Thank you! That would be great if we could organise something this season


----------



## Baggybreeches (24 August 2008)

Its a date then, provided you've nothing against riding the infamous 'Controversial Cob'!!! :grin: I assume you would prefer her to my pointer being qual'd or an unhunted TB?


----------



## Rachel_M (24 August 2008)

Nothing against the controversial cob, would be a pleasure!


----------



## moodymare1987 (25 August 2008)

Ooh let me know when I will come on my beast  And which hunt


----------



## Rachel_M (25 August 2008)

Finally get to meet you! Are you still at Myerscough?


----------



## k9h (26 August 2008)

K9h hunts the PF &amp; C
		
Click to expand...

Nooooo I do not!  :shocked: I whip-in (or attempt to!) which is a different ball game! I wish I could hunt them but not way I could, don't have the talent for that!

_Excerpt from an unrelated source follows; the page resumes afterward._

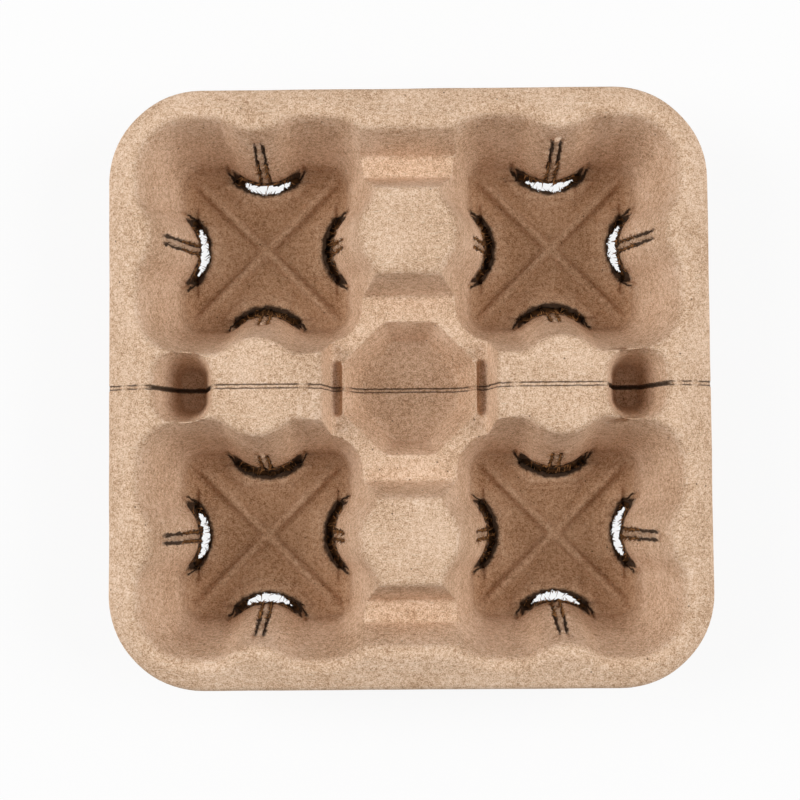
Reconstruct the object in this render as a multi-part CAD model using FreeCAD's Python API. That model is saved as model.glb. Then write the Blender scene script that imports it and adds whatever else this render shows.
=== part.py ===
import FreeCAD, Part
import math
import os

# Four-cup carrier, moulded from paper pulp as one thin sheet, in millimetres.
# Origin: centre of the underside, where the four cup pockets stand on the table.
# +Z is up, and the tear line runs along X.
# Every hollow is drawn twice, once for the upper face and once grown by the wall for the lower face.

# Sheet
wall = 1.8                    # thickness of the pulp

# Rim
rim_side = 216.0              # outside of the rim, across flats
rim_corner_radius = 34.0      # outside corner of the rim, at its lower edge
crest_height = 48.0           # highest level: the rim's crest and the platforms
crest_inset = 12.6            # from the outside edge to the crest
lip_height = 4.0              # short steep part at the outside edge
lip_draft = 15.0              # degrees from vertical
slope_drop = 6.5              # fall of the broad band between the crest and the lip
rim_round = 4.0               # rounding of the crest and of the lip's top

# Cup pockets
pocket_pitch = 108.4          # centre to centre, both ways
pocket_floor_half = 30.0      # centre of a pocket to its side, at the floor
pocket_corner_radius = 6.0    # at the floor
pocket_draft = 15.8           # degrees from vertical
pocket_floor_round = 4.0
pocket_rim_round = 3.5
pad_depth = 6.0               # how far each pad stands in from the side
pad_flank = 40.0              # degrees, steepest turn of the outline beside a pad
pad_reach = 25.6              # radius of a pad and of its flank, added up
pad_radius = 15.9             # the pad's own bow

# Raised marks on a pocket's floor
rib_height = 1.3              # of the two crossed ribs
rib_top = 2.6                 # width
rib_base = 5.2
step_height = 1.2             # low step in front of each pad
step_inner = 18.2             # centre of the pocket to the step's edge
step_width = 22.0             # along that edge
step_splay = 7.0              # how much wider it is where it meets the pad, each side

# Ledges, between the rim and the front and back platforms
ledge_height = 30.0
ledge_inner = 77.0
ledge_outer = 84.6
ledge_draft = 21.0            # degrees from vertical
ledge_round = 2.0
platform_round = 3.5

# Pits, between the rim and the side platforms
pit_height = 18.0
pit_inner = 76.0
pit_outer = 84.4
pit_reach = 7.0               # half length along Y
pit_draft = 12.0              # degrees from vertical
pit_corner_radius = 3.0
pit_floor_round = 2.0
pit_rim_round = 3.0

# Court round the centre well
court_height = 27.0
court_half_x = 28.3
court_half_y = 33.5
court_draft = 17.0            # degrees from vertical, front and back
court_round = 2.0
shoulder_start = 40.2         # the side platforms slope down from here
shoulder_end = 31.0
shoulder_fall = 3.4
shoulder_round = 10.0
shoulder_edge_round = 2.5
groove_height = 22.5
groove_inner = 25.8
groove_outer = 27.6
groove_reach = 9.0            # half length along Y
groove_draft = 15.0           # degrees from vertical
groove_round = 0.5
well_height = 10.0
well_half = 18.3              # across its short sides, at the floor
well_corner_half = 17.6       # across its long slanted sides, at the floor
well_draft = 20.0             # degrees from vertical
well_corner_round = 4.0
well_floor_round = 3.0

# Torn cuts at the pads
slit_width = 2.2              # of the bowed cut at the foot of a pad
slit_bite = 0.6               # how far that cut reaches under the pad
slit_span = 25.0              # length of that cut, end to end
slit_top = 4.5                # level up to which it opens the foot of the wall
return_length = 5.0           # of the short cut at each end of it
return_turn = 35.0            # degrees from the line to the pad
return_top = 9.0
upright_top = 24.0            # of the two cuts up the pad
upright_foot_gap = 3.4        # between them, at the floor
upright_top_gap = 1.8
cut_width = 0.8

# Tear line
tear_width = 0.8
tear_ties = [23.5, 37.5, 70.0, 94.5, 101.0]   # from the centre to each uncut tie
tear_tie_length = 2.4

# Drawing aids
above = 10.0                  # how far the hollows are drawn past the top
below = 6.0                   # and the block past the bottom
overlap = 1.0                 # of a cutting tool past the face that it opens
channel_reach = 24.0          # half length of a channel across a spine, so that it ends inside the pockets
sharp_turn = 20.0             # degrees between two faces that meet in an edge to be rounded
tiny = 0.0001
origin = FreeCAD.Vector(0, 0, 0)
upward = FreeCAD.Vector(0, 0, 1)
pocket_centre = FreeCAD.Vector(pocket_pitch / 2, pocket_pitch / 2, 0)


def radians(degrees):
    return math.radians(degrees)


def turned(quarter, x, y, z):
    """Point turned about Z by quarter turns."""
    cosine, sine = math.cos(radians(90 * quarter)), math.sin(radians(90 * quarter))
    return FreeCAD.Vector(x * cosine - y * sine, x * sine + y * cosine, z)


def level_edges(solid, level):
    return [edge for edge in solid.Edges if all(abs(vertex.Z - level) < tiny for vertex in edge.Vertexes)]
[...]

Good mixed hunt though, all different types of fences or ways around them as you will find out when you have a day with us!


----------



## moodymare1987 (26 August 2008)

No Im at a college near me, I decided to keep horses as a hobbie but stayed to get key skills etc so in effect wasnt a wasted year, so can just go to college near me to do health and social for a year and then to uni. I always wanted to be a paramedic  

But let me know when you are of out hunting and I will bring my boy, a couple of the girls of my yard fancy going hunting so will def be able to come


----------



## Baggybreeches (27 August 2008)

Sorry was typing fast should have the word 'with' in there, hey, relish in the reflected glory!  We have just had our first days pre-season ride cancelled   waterlogged ground (and thats pretty much a moorland meet :shocked:


----------



## charliesarmy (27 August 2008)

I've done drag hunting with North East Cheshire and always found them very pleasant/accomadating and not overly expensive..


----------



## yeeharider (29 August 2008)

dont worry if you are new to it go out with Badsworth and Bramham moor  (west yorkshire)   you will be welcomed and escorted along the way find the secretary on the day and explain its your first time 

Happy Hunting


----------



## Clever pony (28 September 2014)

Anyone know any hunts in cumbria ? I would like to give it a go but mr google is not showing me anything


----------



## spacefaer (29 September 2014)

http://mfha.org.uk/pack_directory/directory/cumberland/


----------



## Countryman (29 September 2014)

spacefaer said:



http://mfha.org.uk/pack_directory/directory/cumberland/

Click to expand...

In addition to the three packs listed here, I believe the North Lonsdale also hunt in Cumbria. Contact details are:
 The Secretary 
01229 885238  sueandderekt@aol.com


----------



## MileAMinute (29 September 2014)

Cheshire Bloodhounds (clean boot) are a new hunt that set up last year. I went once last year and went hound exercising yesterday. Lovely bunch and really helpful. There is a real sense of community 
They have jumping and non-jumping routes although you can still jump the NJ route it's just optional.


----------



## dominobrown (5 October 2014)

Clever pony said:



			Anyone know any hunts in cumbria ? I would like to give it a go but mr google is not showing me anything 

Click to expand...

I hunt with both packs, farmers and foxhounds if you want any more info


----------



## Clever pony (7 October 2014)

Thanks dominobrown I have emailed cumberland foxhounds and will tell you when I have a reply


----------